TASK BRIEF> Stop after the line with "# --- The countersunk": repeat exactly every line before it, beginning with the first, and that line itself.

DATA EXCERPT>

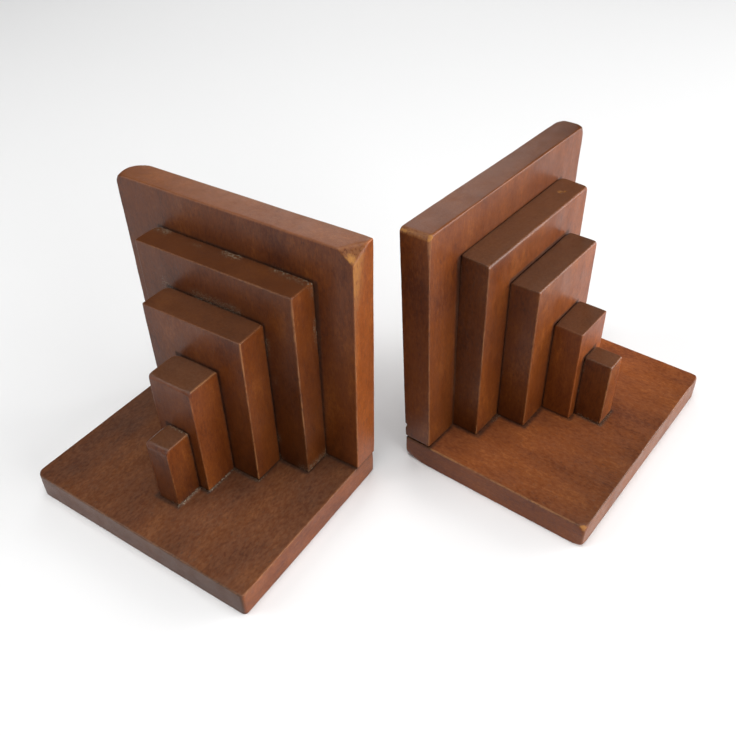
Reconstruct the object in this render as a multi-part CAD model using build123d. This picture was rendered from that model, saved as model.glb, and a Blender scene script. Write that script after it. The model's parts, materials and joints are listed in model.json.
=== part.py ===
from build123d import *
import os
from dataclasses import dataclass

# A pair of stepped wooden book ends, standing in a V with their plain backs towards each other.
#
# Each book end is modelled in a frame of its own: X runs across it, the plain face that the books
# lean on is the plane y = 0, the step blocks come forward towards -Y, and z = 0 is the underside.
# The pair is then set out on the shelf, with the middle of its outer box over the origin.

# --- The boards, in millimetres -------------------------------------------------------------------

base_width = 127.0
base_depth = 97.0
base_thickness = 13.0
back_thickness = 14.0
arris = 0.7             # radius of the hand-eased edges
back_end_radius = 9.5  # of the rear edge at the outer end of each back board, rounded by hand

# --- The countersunk wood screws that come up through the base -------------------------------------

screw_length = 32.0
screw_head_radius = 3.6
screw_shank_radius = 1.75
screw_core_radius = 1.25
screw_shank_end = 14.0  # height of the plain shank's end above the face of the head
screw_tip_length = 4.0
screw_recess = 0.4      # how far the head sits above the underside of the base
slot_width = 0.9
slot_depth = 1.0
back_screws = 3
back_screw_spacing = 45.0
step_screws = 2
step_screw_spacing = 50.0


@dataclass
class StepBlock:
    """One upright block of the stepped front; offset is its shift along X from the middle."""
    width: float
    thickness: float
    height: float
    offset: float


@dataclass
class BookEnd:
    """One book end: its own sizes, hand-cut a little differently, and its place on the shelf."""
    side: str
    back_height: float
    back_corners: dict  # radius of the back board's top corner at the -X end and at the +X end
    base_corners: dict  # radius of the base's front corner at the -X end and at the +X end
    outer_end: int      # -1 or 1: the end of X that is turned away from the other book end
    steps: list
    place: tuple        # where the middle of the rear edge stands
    turn: float         # degrees about Z


# --- The two book ends ------------------------------------------------------------------------------

turn_of_each = 42.7
spacing_of_rears = 108.6  # between the middles of the two rear edges, along X
set_back_of_right = 9.0   # how much further back the right one stands

left = BookEnd(
    side="left",
    back_height=117.5,
    back_corners={-1: 4.0, 1: 1.5},
    base_corners={-1: 4.5, 1: 2.0},
    outer_end=-1,
    steps=[
        StepBlock(86.5, 14.5, 98.0, 1.8),
        StepBlock(54.5, 16.0, 79.5, 1.3),
        StepBlock(24.0, 17.5, 59.0, 1.8),
        StepBlock(13.3, 14.0, 34.0, 1.7),
    ],
    place=(-spacing_of_rears / 2, 0.0),
    turn=-turn_of_each,
)

right = BookEnd(
    side="right",
    back_height=116.0,
    back_corners={-1: 2.0, 1: 4.5},
    base_corners={-1: 2.0, 1: 3.0},
    outer_end=1,
    steps=[
        StepBlock(87.0, 14.5, 96.0, 0.5),
        StepBlock(53.5, 15.0, 79.0, 2.7),
        StepBlock(24.0, 15.0, 51.5, 6.0),
        StepBlock(12.5, 14.0, 35.0, 5.5),
    ],
    place=(spacing_of_rears / 2, set_back_of_right),
    turn=turn_of_each,
)


def block(width, thickness, height):
    """A square-cut block: middle of its rear face's lower edge at the origin, coming forward."""
    return Box(width, thickness, height, align=(Align.CENTER, Align.MAX, Align.MIN))


def eased(solid, keep_square):
    """Rounds every edge of a block by the arris radius, but for those that keep_square picks."""
    edges = solid.edges().filter_by(lambda edge: not keep_square(edge.center()))
    return fillet(edges, arris)


def screw_profile(extra=0.0):
    """Half outline of a wood screw, head downwards; extra carries the head on below its face."""
    neck = screw_head_radius - screw_shank_radius
    tip_start = screw_length - screw_tip_length
    return Polyline(
        (0, -extra),
        (screw_head_radius, -extra),
        (screw_head_radius, 0.3),
        (screw_shank_radius, neck + 0.3),
        (screw_shank_radius, screw_shank_end),
        (screw_core_radius, screw_shank_end + 0.5),
        (screw_core_radius, tip_start),
        (0, screw_length),
        close=True,
    )


def turned(profile):
    """The solid that a half outline, drawn as (radius, height), sweeps about Z."""
    face = make_face(Plane.XZ * profile)
    return revolve(face, Axis.Z)


def wood_screw():
    """A slotted countersunk wood screw, point upwards, with the face of its head at z = 0."""
    slot = Box(3 * screw_head_radius, slot_width, slot_depth, align=(Align.CENTER, Align.CENTER, Align.MIN))
    return turned(screw_profile()) - slot


def screw_hole():
    """The countersunk hole and pilot that the screw fills, opening below its head."""
    return turned(screw_profile(extra=screw_recess + 1.0))


def in_a_row(count, spacing, x, y):
    """Places for a row of screws across the book end, as locations on the underside."""
    first = x - spacing * (count - 1) / 2
    return [Location((first + spacing * i, y, screw_recess)) for i in range(count)]


def base_board(book_end, holes):
    """The board that lies on the shelf and reaches forward under the steps."""
    board = block(base_width, base_depth, base_thickness)
    for end, radius in book_end.base_corners.items():
        corner = board.edges().filter_by(Axis.Z).filter_by(
            lambda edge: edge.center().Y < -1 and edge.center().X * end > 0)
        board = fillet(corner, radius)
    board = eased(board, lambda c: abs(c.Y) < 0.01)
    return board - holes


def plan_with_round_end(book_end):
    """A block as large as the back board, with only the rear edge of its outer end rounded."""
    solid = block(base_width, back_thickness, book_end.back_height)
    edge = solid.edges().filter_by(Axis.Z).filter_by(
        lambda edge: edge.center().Y > -1 and edge.center().X * book_end.outer_end > 0)
    return fillet(edge, back_end_radius)


def back_board(book_end, holes):
    """The board that stands on the rear of the base; its rear face takes the books."""
    board = block(base_width, back_thickness, book_end.back_height)
    for end, radius in book_end.back_corners.items():
        corner = board.edges().filter_by(Axis.Y).filter_by(
            lambda edge: edge.center().Z > 1 and edge.center().X * end > 0)
        board = fillet(corner, radius)
    board = eased(board, lambda c: c.Z < 0.01)
    board &= plan_with_round_end(book_end)
    return Pos(0, 0, base_thickness) * board - holes


def step_block(step, rear_y):
    """One block of the stepped front, standing on the base with its rear face at rear_y."""
    solid = block(step.width, step.thickness, step.height)
    solid = eased(solid, lambda c: abs(c.Y) < 0.01 or c.Z < 0.01)
    return Pos(step.offset, rear_y, base_thickness) * solid


def book_end_pieces(book_end):
    """Every piece of one book end in its own frame, by node name."""
    first_step = book_end.steps[0]
    back_places = in_a_row(back_screws, back_screw_spacing, 0.0, -back_thickness / 2)
    step_y = -back_thickness - first_step.thickness / 2
    step_places = in_a_row(step_screws, step_screw_spacing, first_step.offset, step_y)
    holes = [place * screw_hole() for place in back_places + step_places]

    pieces = {
        "base_board": base_board(book_end, holes),
        "back_board": back_board(book_end, holes[:back_screws]),
        "back_board_screws": Compound([place * wood_screw() for place in back_places]),
        "step_block_screws": Compound([place * wood_screw() for place in step_places]),
    }
    rear_y = -back_thickness
    for number, step in enumerate(book_end.steps, start=1):
        solid = step_block(step, rear_y)
        if number == 1:
            solid -= holes[back_screws:]
        pieces[f"step_block_{number}"] = solid
        rear_y -= step.thickness
    return {f"{book_end.side}_{name}": piece for name, piece in pieces.items()}


def set_out(book_ends):
    """Every piece of the pair as it stands on the shelf, centred over the origin."""
    placed = {}
    for book_end in book_ends:
        standing = Location((*book_end.place, 0), (0, 0, book_end.turn))
        for name, piece in book_end_pieces(book_end).items():
            placed[name] = piece.moved(standing)
    middle = Compound(list(placed.values())).bounding_box().center()
    to_origin = Location((-middle.X, -middle.Y, 0))
    return {name: piece.moved(to_origin) for name, piece in placed.items()}, to_origin


pieces, to_origin = set_out([left, right])
os.makedirs("parts", exist_ok=True)
for name, piece in pieces.items():
    export_step(piece, f"parts/{name}.step")
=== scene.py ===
import json
import math
from dataclasses import dataclass, field

import bpy
import numpy as np
from mathutils import Matrix, Vector


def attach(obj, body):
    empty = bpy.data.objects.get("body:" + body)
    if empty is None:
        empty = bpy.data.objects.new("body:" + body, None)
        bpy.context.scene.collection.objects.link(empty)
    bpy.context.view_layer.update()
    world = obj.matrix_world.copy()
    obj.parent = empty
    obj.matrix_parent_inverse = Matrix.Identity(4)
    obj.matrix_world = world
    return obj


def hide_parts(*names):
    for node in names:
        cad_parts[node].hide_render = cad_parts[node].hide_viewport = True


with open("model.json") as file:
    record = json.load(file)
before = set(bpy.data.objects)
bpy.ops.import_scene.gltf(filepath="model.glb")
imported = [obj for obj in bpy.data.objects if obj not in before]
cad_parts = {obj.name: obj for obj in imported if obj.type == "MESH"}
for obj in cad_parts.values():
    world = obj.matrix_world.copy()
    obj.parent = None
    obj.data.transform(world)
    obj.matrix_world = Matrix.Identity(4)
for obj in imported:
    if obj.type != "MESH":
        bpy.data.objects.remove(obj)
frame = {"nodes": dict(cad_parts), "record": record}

# The looks of a pair of stepped wooden book ends. Every board and block is carved again as a closed
# mesh, with hand-eased, rubbed and chipped edges, inside the box of the CAD node that it replaces,
# and then put out of square by a few millimetres, as handmade ones are.
# Carving is done in millimetres, in the book end's own frame: x across it, the book face is the
# plane y = 0 with the steps towards -y, and z up from the shelf.

MM = 0.001
X, Y, Z = 0, 1, 2
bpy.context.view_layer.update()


# --- Camera and lights --------------------------------------------------------------------------------

# These five are rounded results of a least-squares fit of the camera to the CAD's corners, against the
# same corners picked in the reference picture.
camera_lens = 40.56          # mm, on the usual 36 mm sensor
camera_place = (-48.4, -288.9, 294.9)  # mm
camera_azimuth = 7.84        # degrees from +Y towards +X
camera_dip = 39.49           # degrees below the horizon
camera_roll = -1.76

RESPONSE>
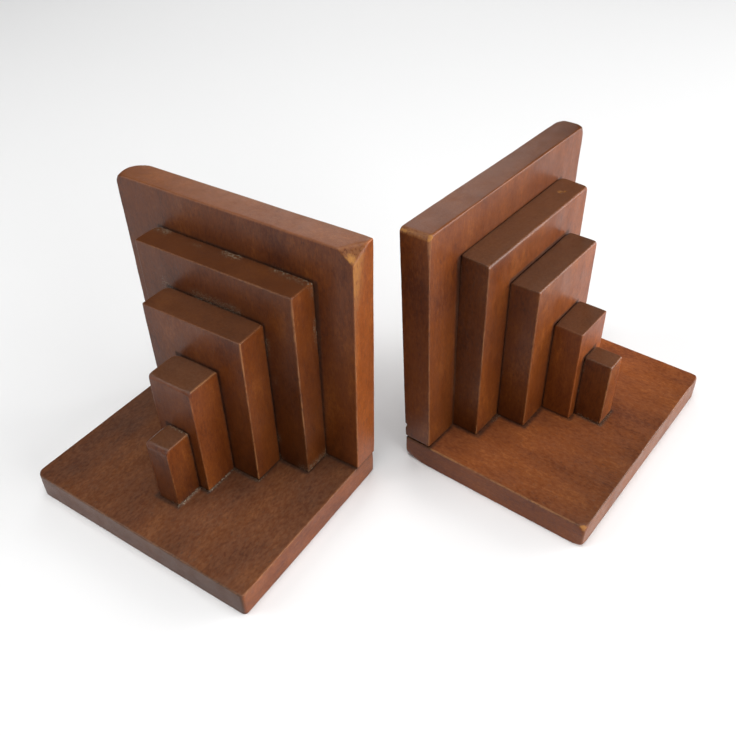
Reconstruct the object in this render as a multi-part CAD model using build123d. This picture was rendered from that model, saved as model.glb, and a Blender scene script. Write that script after it. The model's parts, materials and joints are listed in model.json.
=== part.py ===
from build123d import *
import os
from dataclasses import dataclass

# A pair of stepped wooden book ends, standing in a V with their plain backs towards each other.
#
# Each book end is modelled in a frame of its own: X runs across it, the plain face that the books
# lean on is the plane y = 0, the step blocks come forward towards -Y, and z = 0 is the underside.
# The pair is then set out on the shelf, with the middle of its outer box over the origin.

# --- The boards, in millimetres -------------------------------------------------------------------

base_width = 127.0
base_depth = 97.0
base_thickness = 13.0
back_thickness = 14.0
arris = 0.7             # radius of the hand-eased edges
back_end_radius = 9.5  # of the rear edge at the outer end of each back board, rounded by hand

# --- The countersunk wood screws that come up through the base -------------------------------------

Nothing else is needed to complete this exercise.